Aurora’s cuts come as the cannabis industry is struggling amid COVID-19, which caused several companies to close their stories to stop the spread of the virus.
Cannabis companies were facing headwinds prior to the pandemic, even as they started rolling out the country’s first legal edibles, beverages and vapes.
Many pot businesses rang in the new year with cuts to staffing and dramatic restructurings that saw facilities close and significant writedowns taken.
In February, Aurora announced it was taking $1 billion in writedowns and would lay off 500 employees as part of a restructuring of its spending plans. The company also said its chief executive Terry Booth was retiring and a search was underway for his successor.
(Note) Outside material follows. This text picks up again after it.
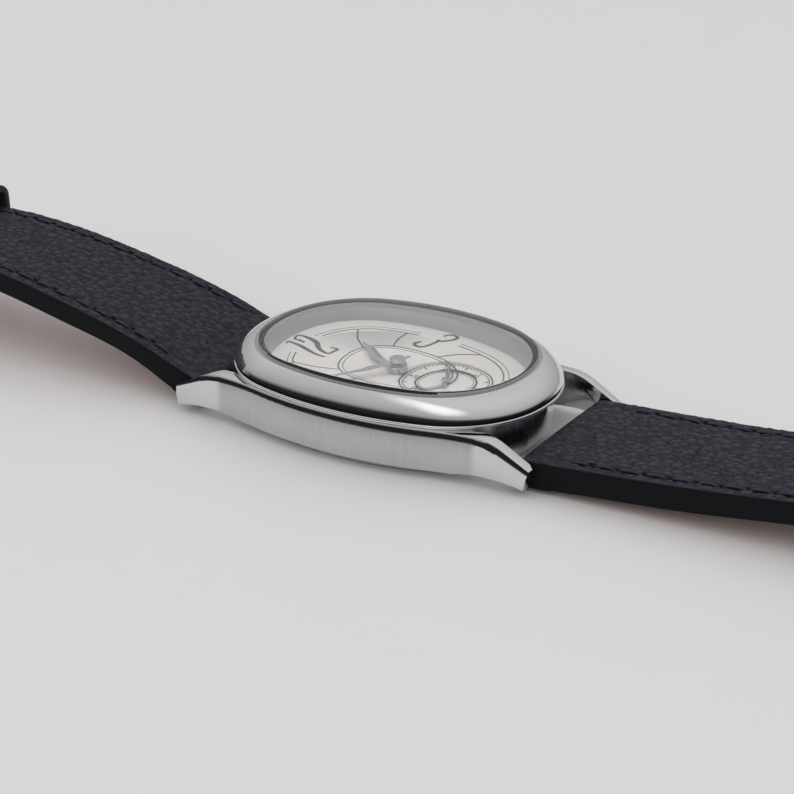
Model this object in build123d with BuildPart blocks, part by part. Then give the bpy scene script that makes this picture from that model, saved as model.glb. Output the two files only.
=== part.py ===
from build123d import *

import os
from math import atan2, cos, hypot, pi, radians, sin, sqrt, tan

os.makedirs("parts", exist_ok=True)

# A wristwatch with an oval steel case, seen with its leather strap laid open on a table.
# X points to three o'clock, Y to twelve o'clock and Z up out of the dial.
# The origin is the centre of the underside of the case back.

# Heights of the case stack, from the table up
case_back_thickness = 1.1
flank_height = 4.79
bead_height = 0.76
groove_height = 0.68
dome_height = 1.67
crystal_edge_rise = 0.45
crystal_dome_rise = 0.5
dial_thickness = 0.4
dial_top = 5.6

# Ovals, as half widths and half lengths, each set in from a larger one
case_half_x = 14.6
bead_side_inset, bead_extra_length = 0.23, 5.73
bead_half_x = case_half_x - bead_side_inset
bead_half_y = bead_half_x + bead_extra_length
seat_side_inset, seat_end_inset = 1.37, 2.95
seat_half_x = bead_half_x - seat_side_inset
seat_half_y = bead_half_y - seat_end_inset
cavity_side_inset, cavity_end_inset = 0.55, 0.75
cavity_half_x = seat_half_x - cavity_side_inset
cavity_half_y = seat_half_y - cavity_end_inset
end_wall_side_inset, end_wall_end_inset = 1.07, 1.2
end_wall_half_x = bead_half_x - end_wall_side_inset
end_wall_half_y = bead_half_y - end_wall_end_inset
groove_depth = 0.45
dome_lip = 0.15
dome_inset = 0.07
side_radius_share = 1.95
end_radius_share = 1.25
corner_radius_share = 0.88

# Flanks and lugs
flank_radius = 46.0
flank_arc_half_length = 12.0
waist_radius = 24.4
lug_splay = 3.2
lug_shoulder = 16.9
lug_tip = 23.6
lug_drop_radius = 6.5
lug_drop_angle = 29.0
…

Singer chalked up the moves as being part of retail constraints, evolving consumer demand and provincial distributor inventory management adjustments, but said he remains “extremely bullish” on the long-term potential of the Canadian medical and consumer markets.
Aurora competitor Canopy Growth Corp. was hit with troubles too.
It said in April that it will lay off 85 full-time workers and close its indoor facility in Yorkton, Sask. to align its production in Canada with market conditions.
Canopy also ended farming in Springfield, N.Y., cultivation work at a facility in Colombia and operations in South Africa and Lesotho.
The Canopy cuts came after the company laid off 500 employees, closed some of its greenhouses and took writedowns of between $700 million and $800 million at the start of the year as it dealt with profitability challenges.